This is a collection of projects for web scraping data from various websites:
Most of the modules are in the format:
- <project>_webscraping.ipynb, where the data is scraped from the relevant source, and,
- data, where the data is stored, generally in .csv format.
This repo is a work in progress and there are many bad practices because I'm still learning. Most of the modules have a lot of my exploratory analysis throughout and are filled with outdated cells that I just commented out after I got whatever I wanted working.
- The code is written in Python 3 (so far).
- Shared and distributed primarily through Jupyter Notebooks (.ipynb's).
- Most services depend on Pandas and NumPy for data manipulation
If you want to create something similar, feel free to use whichever pieces you see fit.

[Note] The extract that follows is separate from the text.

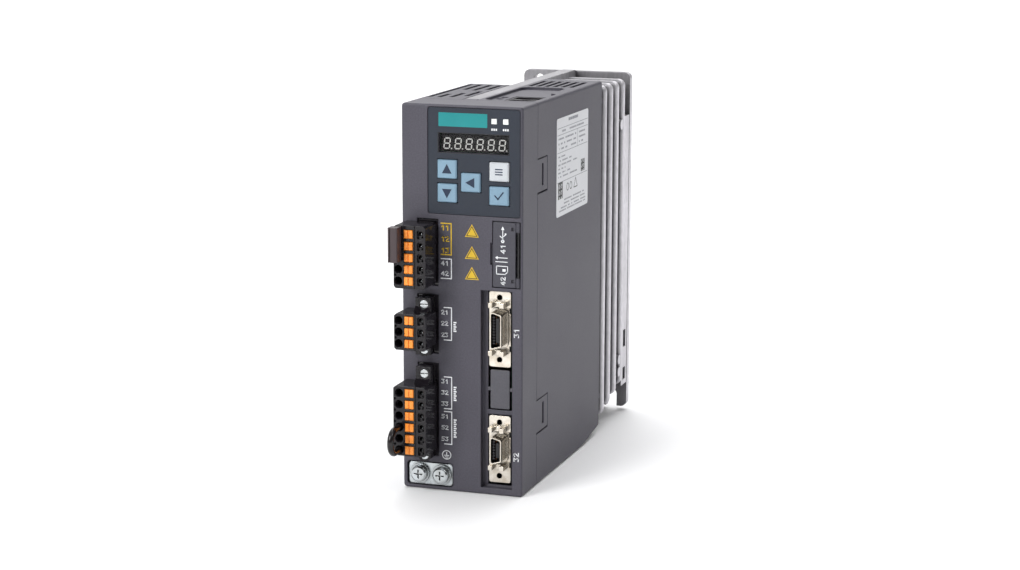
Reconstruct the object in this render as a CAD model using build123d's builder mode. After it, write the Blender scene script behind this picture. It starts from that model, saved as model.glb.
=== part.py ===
from build123d import *
import os

# Slim servo drive for cabinet mounting: plastic housing on a die-cast heatsink,
# three pluggable spring-cage terminals, two ribbon connectors, a membrane
# operator panel and a hinged service flap.
#
# Row frame: millimetres, +Z up, +Y towards the cabinet wall, +X to the right
# of someone facing the drive. Origin: middle of the rear mounting face.
# Helper coordinates: x as in the row frame, y = depth behind the front face,
# z = height above the underside.

# ---------------------------------------------------------------- dimensions
W = 55.0            # housing width
H = 170.0           # housing height
D = 170.0           # front face to mounting face
WALL = 2.0          # housing wall
FRONT_WALL = 2.4    # front wall
COVER_D = 20.0      # depth of the front cover
BAY_DEPTH = 1.2     # how far the network bay is lowered
SEAM = 0.3          # gap between mating shells
LEFT_D = 85.0       # depth at which the left shell ends
RIGHT_D = 117.0     # depth at which the right shell ends
HX = W / 2

SINK_X0, SINK_X1 = -7.0, -0.5      # heatsink base wall
SINK_Y0 = 24.0
FLANGE_T = 4.0                     # mounting flange
FLANGE_Z0, FLANGE_Z1 = 1.7, 169.4
FIN_T = 4.4
FIN_EDGE = 1.6                     # rounding of the fins' edges
FINS = [(122.8, 7.3), (133.2, 9.9), (143.6, 12.6), (154.0, 15.3)]  # depth, foot
FIN_TOP = 167.2
FIX_X, FIX_Z, FIX_R = -19.0, 164.6, 2.75   # upper fixing hole
SLOT_X, SLOT_W, SLOT_TOP = 19.7, 5.5, 10.5  # lower fixing slot

PITCH = 5.08
POLES_24V = [115.6 - PITCH * i for i in range(5)]
POLES_MAINS = [78.05 - PITCH * i for i in range(3)]
POLES_MOTOR = [46.05 - PITCH * i for i in range(6)]
LEVER_X0, LEVER_X1 = -20.9, -17.0
LEVER_H = 3.5
LEVER_TRAVEL = 1.2
LEVER_OUT = 0.5                    # how far the levers stand out
PLUG_FRONT = -14.5                 # front of the plugs ahead of the front face
FUNNEL_X = -23.7                   # wire entries
ENTRY_R = 1.5                      # bore of the wire entries
SCREW_X = -15.1                    # line of the plug screws
CORNER_R = 1.4                     # outline corners of the housing
TEST_X = -13.9                     # test holes

KEY_TRAVEL = 0.6
KEYS = {"key_up": (-10.9, -2.2, 138.3, 146.3),
        "key_down": (-10.9, -2.2, 128.0, 136.0),
        "key_left": (-0.2, 8.5, 132.9, 141.0),
        "key_menu": (12.6, 21.3, 138.1, 146.2),
        "key_ok": (12.6, 21.3, 127.8, 135.8)}

HINGE_X, HINGE_Y = 25.4, 0.95      # service flap hinge axis
ARMS = [(33.4, 130.9, 145.2), (35.5, 23.9, 38.3)]   # snap arms: end, foot, top
LINK_R = 1.4                       # insulated link wire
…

Honestly I copy-pasted the portions of whichever portion of a file I needed from other people, though I suppose you could clone it as well. Either way, you probably should enable a virtual environment:
If you haven't already then you should:
mkdir <repo_name, e.g. qs>
, otherwise,
cd <repo_name>
python3 -m venv <virtual_environment_name, e.g. venv>
source <virtual_environment_name>/bin/activate
Using your activated virtual environment (in front of your username in the terminal it should say something like: (<virtual_environment_name>) <username>@<username>:
, install dependencies:
pip install -r requirements.txt
Then navigate into your directory and launch an individual notebook or the full project with jupyter notebook or jupyter lab:
jupyter-lab